Il est de ces jours où il aurait mieux valu rester couché, et c’est sans doute ce que se dit Thibault Contine, l’improbable héros de la bande dessinée Bouts d’ficelles signée Olivier Pont.
Distrait par le regard d’une jolie demoiselle, Thibault Contine, un homme timide et maladroit, fonce dans une femme chargée de sacs de litière en sortant du métro. Il propose de lui donner un coup de main pour s’excuser, mais est loin de se douter que ce simple geste amical sera le début d’une véritable nuit d’enfer, au cours de laquelle, de fil en aiguille, il sera confronté à un cadavre, à un braqueur de banques surnommé l’Épouvantail, à des voleurs de voitures, ou aux sosies de Beyonce et de Scarlett Johansson, et le pauvre Thibault, qui souhaite seulement rentrer chez lui peinard et regarder la télé en bouffant des chips, se retrouvera à fuir pour sa vie à travers les égouts et les toits de Paris avec à la fois les forces de l’ordre et un dangereux groupe de tueurs aux trousses.
Le bédéiste Olivier Pont a emprunté une démarche assez inusitée pour Bouts d’ficelles. Avec pour seule contrainte d’incorporer, très librement, la célèbre comptine « Trois petits chats », il a commencé à dessiner les premières cases de l’album sans savoir exactement où le récit le mènerait, et s’est laissé guider spontanément par l’histoire elle-même. Le résultat de ce cadavre exquis réalisé en solo évoque à une version parisienne du cultissime film After Hours de Martin Scorsese, et bien qu’il répète inlassablement, comme un mantra, « Euh, ben moi, je vais y aller, je pense… », l’infortuné Thibault se retrouvera dans des situations de plus en plus rocambolesques et inextricables, pour notre plus grand plaisir.

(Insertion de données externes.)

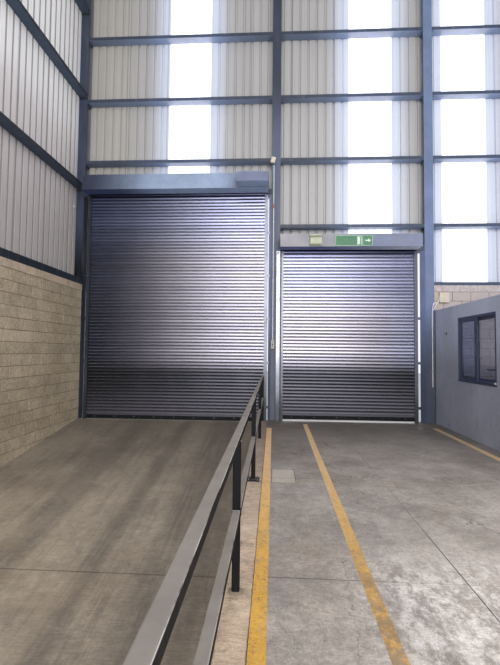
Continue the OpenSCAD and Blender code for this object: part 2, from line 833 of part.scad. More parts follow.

Rempli de fusillades et de poursuites, en voitures ou à pied, Bouts d’ficelles est perpétuellement en mouvement, et la bande dessinée ne se concentre jamais sur une action pendant plus de deux ou trois pages, avant de passer à une autre. Trop intenses pour être contenus dans un phylactère, les dialogues sont parfois rognés par les limites de la bulle, ce qui crée une belle urgence visuelle. Au lieu d’enlever les crayonnages de l’artiste une fois l’encrage des contours effectué, on les a conservés, ce qui donne une texture beaucoup plus organique aux illustrations, et le travail remarquable de la coloriste Laurence Croix met vraiment en valeur les dessins d’Olivier Pont.
Rarement l’expression « Tomber de Charybde en Scylla » n’aura été aussi appropriée que pour décrire les mésaventures du héros de Bouts d’ficelles, et à partir d’une simple comptine, Olivier Pont transforme ce qui n’aurait pu être qu’un simple exercice de style en conte urbain absolument délirant, et loufoque.
Bouts d’ficelles de Olivier Pont. Publié aux Éditions Dargaud, 128 pages.